The former ambassador was expelled from Venezuela in 2008 after the Chavez government cited a US-supported plot by military officers to topple it. Having initially served under George Bush, Duddy returned to Venezuela at the start of Barack Obama’s term of office.
In the paper, he outlines an even wider list of options that the US may engage in. These include that the US “could demand that the Organisation of American States declare Venezuela in breach of its obligations as a signatory of the Inter-American Democratic Charter”.
It could also “bring the issue of Venezuelan democracy to the United Nations Security Council” or “freeze individual bank accounts of key figures involved or responsible and seize assets in the United States”.

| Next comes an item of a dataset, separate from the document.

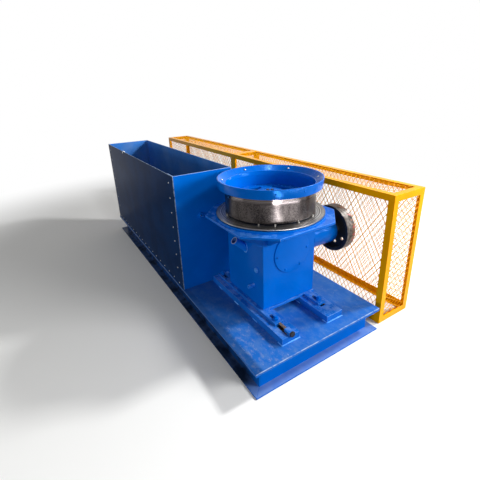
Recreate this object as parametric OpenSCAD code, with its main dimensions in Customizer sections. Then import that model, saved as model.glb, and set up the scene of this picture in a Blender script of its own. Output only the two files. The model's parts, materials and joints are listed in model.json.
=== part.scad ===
// Wet wire drawing machine: a long open tank and a worm gearbox with a take-up block, on one welded base,
// with a mesh belt guard standing beside it. Millimetres, +X towards the take-up end, +Y towards the guard.

/* [Base] */
// Length of the base
base_l = 3000; // [2600:10:3400]
// Width of the base
base_w = 1015; // [980:5:1200]
// Height of the base channels
channel_h = 163; // [120:1:200]
// Width of the channel flanges
flange_w = 65; // [50:1:80]
// Thickness of the channel webs
web_t = 9; // [6:0.5:12]
// Thickness of the channel flanges
flange_t = 10; // [8:0.5:14]
// Thickness of the deck plate
deck_t = 12; // [8:1:20]
// Number of cross beams under the deck
cross_beams = 4; // [2:1:6]

/* [Tank] */
// Distance between the slide rails and the tank
tank_gap = 21; // [10:1:100]
// Width of the tank
tank_w = 460; // [400:5:520]
// Height of the tank above the deck
tank_h = 886; // [700:1:1000]
// Thickness of the tank sheets
sheet_t = 5; // [4:0.5:8]
// Distance of the bolted side panel from the edge of the deck
panel_inset = 5; // [4:1:20]
// Width of the lip that the foot of the side panel is bolted to
lip_w = 40; // [30:1:60]
// Width of the lips that the ends of the side panel are bolted to
end_lip_w = 105; // [95:1:130]

/* [Slide rails] */
// Width of a slide rail
rail_w = 134; // [110:1:150]
// Height of a slide rail
rail_h = 47; // [40:1:60]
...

Duddy suggested the US “could also arrange for the proceeds of Venezuelan government–owned corporate entities to be held in escrow accounts until democracy is restored [and] … block access to [Venezuelan government owned] CITGO's refining facilities in the United States and consider prohibiting [Venezuelan state] oil sales to the United States”.
Duddy dresses these up as options for the US to take “in the event that the government either orchestrates or takes advantage of a violent popular reaction to Chavez's defeat … to suspend civil liberties and govern under a renewable state of exception”.
However, there are obvious concerns that this fits neatly with the objectives of those inside the right-wing opposition in Venezuela who are planning for the non-recognition of the coming elections if, as expected, Hugo Chavez wins.
With polls showing strong leads for Chavez, a campaign is already under way by sections of the right-wing opposition coalition to present any electoral defeat as being down to Chavez-led fraud.
This has involved baseless attacks on the independent National Electoral Council (CNE), which has overseen all of Venezuela's elections described as free and fair by a range of international observers.
The opposition has announced plans to place tens of thousands of “witnesses” at polling stations on election day and then, illegally, to release its own results before the official results in a clear bid to discredit them. These plans have sharpened fears that opposition-led disruptions and destabilisation will follow their defeat.
This could easily meet Duddy’s condition of “an outbreak of violence and/or interruption of democracy”.
The paper raises the spectre that, as with the US-backed coup in 2002, the US could seek to blame any right-wing opposition-led post election disruption on the Chavez government. The US could then take the measures Duddy suggests.
The “options” suggested by Duddy, a former Bush-era deputy assistant Secretary of State for Western Hemisphere Affairs, form part of ongoing hostilities to the democratically elected Chavez government from neo-cons in Washington.
Connie Mack, chairperson of the US House Subcommittee on the Western Hemisphere, has openly advocated that Venezuela is added to the US lists of states that sponsor terrorism.
This year, Republican Presidential candidate Mitt Romney attacked Venezuela, during his presidential campaign, as a threat to national security. He accused Venezuela of “spreading dictatorships and tyranny throughout Latin America”.
Solidarity in defence of the right of the people to choose their own government free from outside intervention clearly remains vital.